Multimedia Messaging Service (MMS) is the multimedia successor of SMS . Sending an MMS is via a GPRS network. An MMS can contain text , sound , a picture or a piece of video or a combination of these types.

MMS messages are delivered in a different way from SMS. The first step is for the sending device to encode the multimedia content in a fashion similar to sending aMIME message (MIME content formats are defined in the MMS Message Encapsulation specification). The message is then forwarded to the carrier’s MMS store and forward server, known as the MMSC (Multimedia Messaging Service Centre). If the receiver is on a carrier different from the sender, then the MMSC acts as a relay, and forwards the message to the MMSC of the recipient’s carrier using the internet.[4]

Once the recipient’s MMSC has received a message, it first determines whether the receiver’s handset is “MMS capable”, that it supports the standards for receiving MMS. If so, the content is extracted and sent to a temporary storage server with an HTTP front-end. An SMS “control message” containing the URL of the content is then sent to the recipient’s handset to trigger the receiver’s WAP browser to open and receive the content from the embedded URL. Several other messages are exchanged to indicate status of the delivery attempt.[5] Before delivering content, some MMSCs also include a conversion service that will attempt to modify the multimedia content into a format suitable for the receiver. This is known as “content adaptation”.

If the receiver’s handset is not MMS capable, the message is usually delivered to a web-based service from where the content can be viewed from a normal internet browser. The URL for the content is usually sent to the receiver’s phone in a normal text message. This behaviour is usually known as a “legacy experience” since content can still be received by a phone number, even if the phone itself does not support MMS.

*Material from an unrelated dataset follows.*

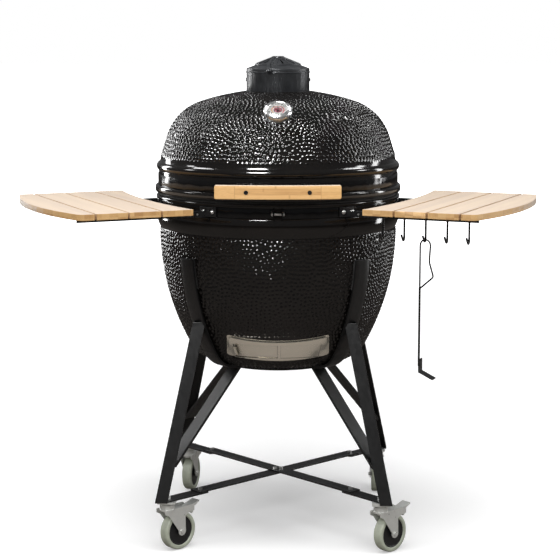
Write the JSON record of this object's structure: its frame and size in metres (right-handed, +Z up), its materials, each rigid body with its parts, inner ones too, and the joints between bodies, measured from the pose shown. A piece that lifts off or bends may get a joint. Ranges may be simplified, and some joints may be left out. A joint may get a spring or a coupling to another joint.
{
  "type": "kamado ceramic grill",
  "caption": "Egg-shaped charcoal grill with a bumpy black ceramic body, hinged lid, sliding air door, turning top vent, wooden side shelves and a wheeled steel cart.",
  "frame": {"origin": "on the floor, under the grill's own vertical axis", "axes": "+Z up, -Y is the front with the handle and thermometer, +X to the right as seen from the front; the shelves spread along X"},
  "size_m": [1.2904, 0.8294, 1.1921],
  "materials": {
    "glazed_ceramic": "gloss black glaze over a raised bump texture",
    "felt": "black felt",
    "black_steel": "satin black powder coat",
    "zinc_screws": "zinc plated",
    "fireclay": "unglazed fireclay",
    "cast_iron": "bare cast iron",
    "grid_steel": "satin stainless rod",
    "stainless": "polished stainless sheet",
    "bamboo": "oiled bamboo",
    "rubber_pad": "matt rubber",
    "zinc_plate": "bright zinc plated sheet",
    "bamboo_handle": "laminated bamboo",
    "bright_chrome": "polished chrome",
    "dial_paint": "matt printed dial face",
    "needle_paint": "red enamel",
    "clear_glass": "clear",
    "cast_vent": "satin black over cast metal",
    "hub_plastic": "dark moulded nylon",
    "grey_rubber": "grey green rubber"
  },
  "bodies": {
    "base": {"bowl": "glazed_ceramic", "base_gasket": "felt", "base_band": "black_steel", "base_bolts": "zinc_screws", "firebox": "fireclay", "fire_ring": "fireclay", "charcoal_grate": "cast_iron", "cooking_grid": "grid_steel", "draft_frame": "stainless", "hinge_base": "black_steel", "hinge_springs": "zinc_screws", "shelf_brackets": "black_steel", "shelf_arms": "black_steel", "right_slats": "bamboo", "left_slats": "bamboo", "slat_screws": "zinc_screws", "tool_hooks": "black_steel", "cradle": "black_steel", "cradle_pads": "rubber_pad", "legs": "black_steel", "struts": "black_steel", "brace_bar_a": "black_steel", "brace_bar_b": "black_steel", "cart_bolts": "zinc_screws", "caster_mounts": "zinc_plate"},
    "lid": {"lid": "glazed_ceramic", "lid_gasket": "felt", "lid_band": "black_steel", "lid_bolts": "zinc_screws", "hinge_lid": "black_steel", "hinge_pin": "zinc_screws", "lid_handle": "bamboo_handle", "handle_brackets": "black_steel", "thermometer_case": "bright_chrome", "thermometer_dial": "dial_paint", "thermometer_glass": "clear_glass", "vent_base": "cast_vent", "vent_pins": "zinc_screws"},
    "draft_door": {"draft_door": "stainless"},
    "draft_screen": {"draft_screen": "stainless"},
    "needle": {"thermometer_needle": "needle_paint"},
    "vent_cap": {"vent_cap": "cast_vent"},
    "vent_wheel": {"vent_wheel": "cast_vent"},
    "ash_tool": {"ash_tool": "black_steel"},
    "swivel_front_left": {"fork_front_left": "zinc_plate"},
    "wheel_front_left": {"hub_front_left": "hub_plastic", "tyre_front_left": "grey_rubber"},
    "swivel_front_right": {"fork_front_right": "zinc_plate"},
    "wheel_front_right": {"hub_front_right": "hub_plastic", "tyre_front_right": "grey_rubber"},
    "swivel_back_left": {"fork_back_left": "zinc_plate"},
    "wheel_back_left": {"hub_back_left": "hub_plastic", "tyre_back_left": "grey_rubber"},
    "swivel_back_right": {"fork_back_right": "zinc_plate"},
    "wheel_back_right": {"hub_back_right": "hub_plastic", "tyre_back_right": "grey_rubber"},
    "pedal_left": {"pedal_left": "zinc_plate"},
    "pedal_right": {"pedal_right": "zinc_plate"}
  },
  "joints": [
    {"name": "lid_hinge", "type": "hinge", "parent": "base", "child": "lid", "pos_m": [0, 0.345, 0.86], "axis": [-1, 0, 0], "range_deg": [0, 75]},
    {"name": "needle_turn", "type": "hinge", "parent": "lid", "child": "needle", "pos_m": [0, -0.2249, 1.06367], "axis": [0, -0.5592, 0.829], "range_deg": [-120, 120]},
    {"name": "vent_cap_hinge", "type": "hinge", "parent": "lid", "child": "vent_cap", "pos_m": [0, 0.087, 1.134], "axis": [-1, 0, 0], "range_deg": [0, 100]},
    {"name": "vent_wheel_turn", "type": "hinge", "parent": "vent_cap", "child": "vent_wheel", "pos_m": [0, 0, 1.17], "axis": [0, 0, 1], "range_deg": [0, 15]},
    {"name": "draft_door_slide", "type": "hinge", "parent": "base", "child": "draft_door", "pos_m": [0, 0, 0.489], "axis": [0, 0, 1], "range_deg": [0, 24]},
    {"name": "draft_screen_slide", "type": "hinge", "parent": "base", "child": "draft_screen", "pos_m": [0, 0, 0.489], "axis": [0, 0, 1], "range_deg": [0, 24]},
    {"name": "ash_tool_swing", "type": "hinge", "parent": "base", "child": "ash_tool", "pos_m": [0.33997, -0.33643, 0.7715], "axis": [0.4099, 0.9121, 0], "range_deg": [-20, 20]},
    {"name": "swivel_front_left", "type": "hinge", "parent": "base", "child": "swivel_front_left", "pos_m": [-0.26875, -0.24887, 0.112], "axis": [0, 0, 1], "continuous": true},
    {"name": "wheel_front_left", "type": "hinge", "parent": "swivel_front_left", "child": "wheel_front_left", "pos_m": [-0.24501, -0.22594, 0.047], "axis": [-0.6947, 0.7193, 0], "continuous": true},
    {"name": "swivel_front_right", "type": "hinge", "parent": "base", "child": "swivel_front_right", "pos_m": [0.24887, -0.26875, 0.112], "axis": [0, 0, 1], "continuous": true},
    {"name": "wheel_front_right", "type": "hinge", "parent": "swivel_front_right", "child": "wheel_front_right", "pos_m": [0.2726, -0.24583, 0.047], "axis": [-0.6947, 0.7193, 0], "continuous": true},
    {"name": "swivel_back_left", "type": "hinge", "parent": "base", "child": "swivel_back_left", "pos_m": [-0.24887, 0.26875, 0.112], "axis": [0, 0, 1], "continuous": true},
    {"name": "wheel_back_left", "type": "hinge", "parent": "swivel_back_left", "child": "wheel_back_left", "pos_m": [-0.24088, 0.30077, 0.047], "axis": [-0.9703, 0.2419, 0], "continuous": true},
    {"name": "swivel_back_right", "type": "hinge", "parent": "base", "child": "swivel_back_right", "pos_m": [0.26875, 0.24887, 0.112], "axis": [0, 0, 1], "continuous": true},
    {"name": "wheel_back_right", "type": "hinge", "parent": "swivel_back_right", "child": "wheel_back_right", "pos_m": [0.2699, 0.28185, 0.047], "axis": [-0.9994, 0.0349, 0], "continuous": true},
    {"name": "pedal_left", "type": "hinge", "parent": "swivel_front_left", "child": "pedal_left", "pos_m": [-0.22415, -0.2058, 0.096], "axis": [-0.6947, 0.7193, 0], "range_deg": [0, 12], "stiffness_Nm_per_rad": 0.5},
    {"name": "pedal_right", "type": "hinge", "parent": "swivel_front_right", "child": "pedal_right", "pos_m": [0.29347, -0.22568, 0.096], "axis": [-0.6947, 0.7193, 0], "range_deg": [0, 12], "stiffness_Nm_per_rad": 0.5}
  ]
}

The method for determining whether a handset is MMS capable is not specified by the standards. A database is usually maintained by the operator, and in it eachmobile phone number is marked as being associated with a legacy handset or not. This method is unreliable, however, because customers can independently change their handsets, and many of these databases are not updated dynamically.

MMS does not utilize operator-maintained “data” plans to distribute multimedia content, which are only used if the operator clicks links inside the message.

E-mail and web-based gateways to the MMS system are common. On the reception side, the content servers can typically receive service requests both from WAP and normal HTTP browsers, so delivery via the web is simple. For sending from external sources to handsets, most carriers allow a MIME encoded message to be sent to the receiver’s phone number using a special e-mail address combining the recipient’s public phone number and a special domain name, which is typically carrier-specific. (source:


If you’ve ever used an airtime recharge PIN, performed a balance enquiry or sent a ‘Please Call Me’ message, then you’ve used a USSD service! Created specifically for standard GSM devices, Unstructured Supplementary Service Data (or USSD) messages are transferred directly over the network signalling channels. This is unlike MMS messaging, for instance, which is transferred via a wireless data connection. USSD applications are accessed by user request, and make use of short codes or text strings to trigger certain services in a session-based communication. These codes could perform a function, request a snippet of information, or lead the user into a series of textual menus which are navigated through the corresponding menu numbers. A USSD gateway is the automated system that bridges the gap between mobile
handsets and IP based systems and finally connects to the portal which retrieves the information requested.A typical USSD request looks like this:*100# (dialled from the phone) The asterisk (*) and hash (#) codes are much like simple programming codes, signifying the beginning and end of the request. Asterisks can also be used to separate the codes into multiple requests to access the different tiers of information. Think of it as calling an automated helpdesk. You would normally wait for the recording to present the options, and then respond with the number selection to continue to the next menu. It’s the same via USSD.

Typical Applications:

  • Balance Check: The user can send a Process Supplementary Service request (PSSR) to the home zone which will forward this, under guidance from the Gateway, to the correct application. Then, the application sends an acknowledgement via USSD Gateway, HLR etc. known as PSSR response back to the user.Balance Notification at the end of charged call can also be given using Unstructured Supplementary Service Notify (USSN) message.
  • Voice Chat: Using the same process as above, one can use voice chat. This is highly useful when VoIP enabled phones are not available.
  • Advertising: The application can advertise their product using USSD which is less invasive than telemarketing.
  • Roaming: This has huge advantages while roaming. This is because USSD services are well available in roaming networks and all the USSD messages are directed towards the subscriber’s Home Network itself, thus, same set of services that are available in home network can be given in visited network too, giving subscribers a Virtual Home Environment (VHE).

Apart from PSSR and USSN, there is another method called Unstructured Supplementary Service Request (USSR) message that initiates a session by USSD Gateway to a Mobile User. This message can be used in conjunction with USSR initiated session to provide session based services like Menu services through USSD. Also, in the earlier phases of MAP (Mobile Application Part), PSSR message was called PSSD (PSS Data).